The truth is that the British press is absolutely addicted to making generalised and spiteful statements about groups of people. Consider the way The Times and Sunday Times write about trans people or Gypsy, Romany and Traveller communities, or how the press, in general, writes about Muslims, and you’ll see why they have no desire to see discrimination more clearly highlighted in the Editor’s Code.
While quoting no representatives of groups that would have liked to see the Editor’s Code strengthened, the Press Gazette did find space for the view of “The Insitute for Civil Society” which it assured its readers has “insisted that press freedom should be protected” and says “fears of being accused of Islamophobia may impact journalistic reporting and editorial decisions”.
The way the Press Gazette’s piece is written gives no context on who these freedom fighters at the ICS are and there’s probably a good reason for that. They are not independent — in the same way, that the ‘independent’ in IPSO’s name is ridiculous — but are, in fact, a think tank whose full name is Civitas: The Insitute for Civil Society.
Civitas is a spin-out from the right-wing Institute of Economic Affairs and, like many other ‘think-tanks’/astroturfing outfits is based at 55 Tufton Street. Its research was drawn upon heavily by Vote Leave, and while it considers itself “non-partisan”, The Times and The Daily Telegraph — which its director occasionally contributes to — called it a “right-of-centre think-tank”. Whyever would such a palace of free thinkers want to ensure that discrimination isn’t properly covered by the Editor’s Code?!

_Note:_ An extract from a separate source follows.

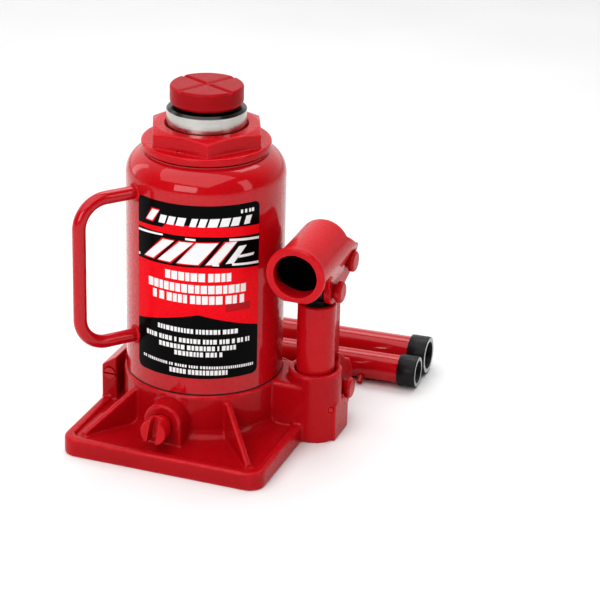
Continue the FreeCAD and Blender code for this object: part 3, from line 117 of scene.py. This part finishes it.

Demonising particular groups while defining other within those groups as “acceptable” or “good” is one of the British press’ favourite tactics. Even if the Editor’s Code had been updated there’s little chance that the newspapers would stop attacking those they consider “un-British” or “abnormal”. The pursuit — particularly by the most nakedly right-wing papers — of an agenda that is stuck firmly in the early-1980s is a long-term and ongoing project. Bullying is the business model and if you’re really good at it, you get a British Press Award.